Earlier in the day, Finley reported ir and water teams with EPA, DEQ and BLM members provided Anticline Draft SEIS status reports on Monday to upper-level agency managers.
“The teams will continue to work to determine if EPA’s review questions can be answered now with existing data or to recommend additional analysis if necessary,” he said. The DEQ began its local ozone study January-March 2007 and decided to continue it this spring because the high winter levels are very unusual, he told commissioners. “This is a brand new science for ozone formation,” Finley said of the high levels due to ultraviolet rays’ reflections off unbroken snow through air with pollutants.
DEQ needs more “workable usable tools” to predict ozone levels in the Upper Green River Basin and a “short-term contingency plan,” he added. Then DEQ can explore regulatory options and recommend industry install further emission controls.

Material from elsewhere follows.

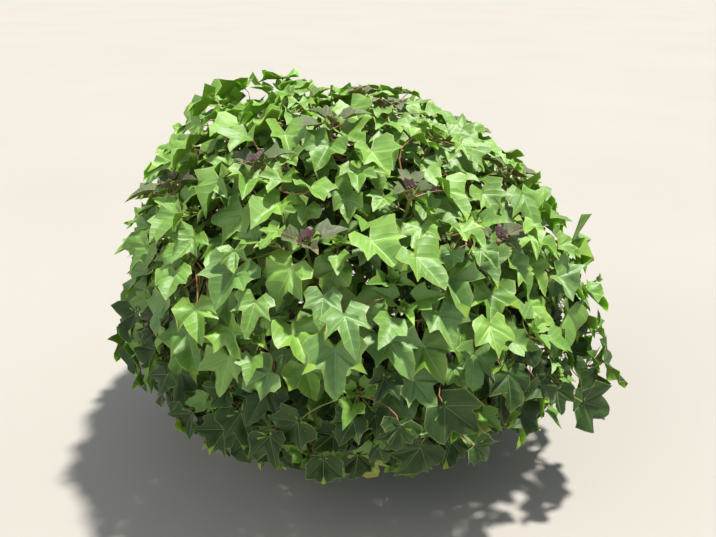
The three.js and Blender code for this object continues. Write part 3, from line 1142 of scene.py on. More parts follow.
GROWN_OUTLINE = Outline(
    rows=(
        (0, 1.00, 0.0),
        (6, 0.88, 0.3),
        (14, 0.78, 0.6),
        (23, 0.69, 0.8),
        (33, 0.57, 1.0),
        (42, 0.64, 0.5),
        (51, 0.77, 0.0),
        (61, 0.66, 0.5),
        (76, 0.59, 1.0),
        (93, 0.60, 0.65),
        (112, 0.53, 0.3),
        (142, 0.38, 0.55),
        (180, 0.07, 0.8),
    ),
    vein_rows=(0, 6),
    sinus_rows=(3, 4, 5, 7, 8),
    ring=0.58,
    rim_width=0.0017,
)

YOUNG_OUTLINE = Outline(
    rows=(
        (0, 1.00, 0.0),
        (16, 0.70, 0.4),
        (34, 0.48, 0.8),
        (55, 0.64, 0.5),
        (88, 0.46, 0.3),
        (130, 0.36, 0.5),
        (180, 0.08, 0.5),
    ),
    vein_rows=(),
    sinus_rows=(),
    ring=0.5,
    rim_width=0.0,
)


@dataclass
class Habit:
    """How one blade is shaped: all but its length are shares of that length, or plain factors."""

    length: float
    width: float = 1.0
    lobes: float = 1.0
    sway: float = 0.0
    fold: float = 0.3
    droop: float = 0.2
    hang: float = 0.2
    twist: float = 0.0
    ears: float = 0.0
    curl: float = 0.05
    wave: float = 0.02
    waves: float = 5.0
    phase: float = 0.0
    bulge: float = 0.04


class Face(Enum):
    """The finishes of a blade's faces, in the order of a leaf piece's materials."""

    UPPER = 0
    UNDERSIDE = 1
    VEIN = 2
    RIM = 3


class Blade:
    """The mesh of a lobed leaf blade: an upper and a lower sheet that share their rim.

    Columns of vertices run from the stalk's seat to the outline, across one ring and the inner
    edge of the rim. A main vein is a narrow strip between two columns of its own, and the strips
    meet in a small pale face on the seat. The lower sheet has only every second column of the
    ring, and both sheets are split along the same lines, so that they never cross.
    """

    SEAT_REACH = 0.02
    VEIN_WIDTHS = (0.0024, 0.0015, 0.0007)
    SIDE_VEIN = 0.8
    LIFT = 0.00045
    SAG = 0.0018
    SHARPEST = 0.6
    WAVY_FROM = 0.45
    TIP_FROM = 0.99
    CURL_ON_VEINS = 0.25
    SWAYS = 5
    LOBE_DEPTH = 0.5

    def __init__(self, outline: Outline) -> None:
        """Lay out the vertices and faces that every blade shares.

        Args:
            outline: Half of the blade's outline.
        """
        self.outline = outline
        self.angles, self.reaches, self.between, self.veins, self.sinus = outline.full()
        self.columns = len(self.angles)
        slots = []
        for column in range(self.columns):
            slots += [(column, -1), (column, 1)] if column in self.veins else [(column, 0)]
        self.slot_column = np.array([column for column, _ in slots])
        self.slot_side = np.array([side for _, side in slots])
        self.on_vein = np.flatnonzero(self.slot_side)
        self.seat_count = max(1, len(self.on_vein))
        self.ring_count = 2 if outline.rim_width else 1
        self.faces: list[list[int]] = []
        self.finishes: list[int] = []
        self._seat_faces()
        self._band_faces()
        if outline.rim_width:
            self._rim_faces()
        self._under_faces()

    @property
    def rim_start(self) -> int:
        """The number of the first vertex of the rim."""
        return self.seat_count + self.ring_count * len(self.slot_column)

    def _face(self, corners: list[int], finish: Face) -> None:
        """Add one face, counter-clockwise seen from outside."""
        self.faces.append([int(corner) for corner in corners])
        self.finishes.append(finish.value)

    def _fan(self, centre: int, run: list[int], finish: Face) -> None:
        """Close a run of a ring's vertices to one vertex, two steps to a face."""
        for start in range(0, len(run) - 1, 2):
            self._face([centre, *run[start:start + 3]], finish)

    def _seat_faces(self) -> None:
        """Lay out the upper sheet inside its ring: the seat, the veins and the fans between them."""
        count = len(self.slot_column)
        ring = [self.seat_count + slot for slot in range(count)]
        if not self.veins:
            self._fan(0, [*ring, ring[0]][::-1], Face.UPPER)
            return
        self._face(range(self.seat_count)[::-1], Face.VEIN)
        for vein in range(0, self.seat_count, 2):
            left, right = self.on_vein[vein], self.on_vein[vein + 1]
            self._face([vein, vein + 1, ring[right], ring[left]], Face.VEIN)
            following = (vein + 2) % self.seat_count
            steps = (self.on_vein[following] - right) % count
            run = [ring[(right + step) % count] for step in range(steps + 1)]
            half = len(run) // 2
            self._fan(vein + 1, run[half::-1], Face.UPPER)
            self._face([vein + 1, following, run[half]], Face.UPPER)
            self._fan(following, run[:half - 1:-1], Face.UPPER)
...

Commissioner Joel Bousman thanked DEQ for attending the meeting and left officials some parting questions: “Is our groundwater monitoring program adequate?... How do you manage over the short term? What are regulatory options? We look forward to a continued discussion with you on both of these issues.” SCCD’s Walker said he would like to see a total summary of air and water quality with Sublette ratings “really spelled out.”
“We really need to pinpoint what is our total air quality and our total water quality,” he said.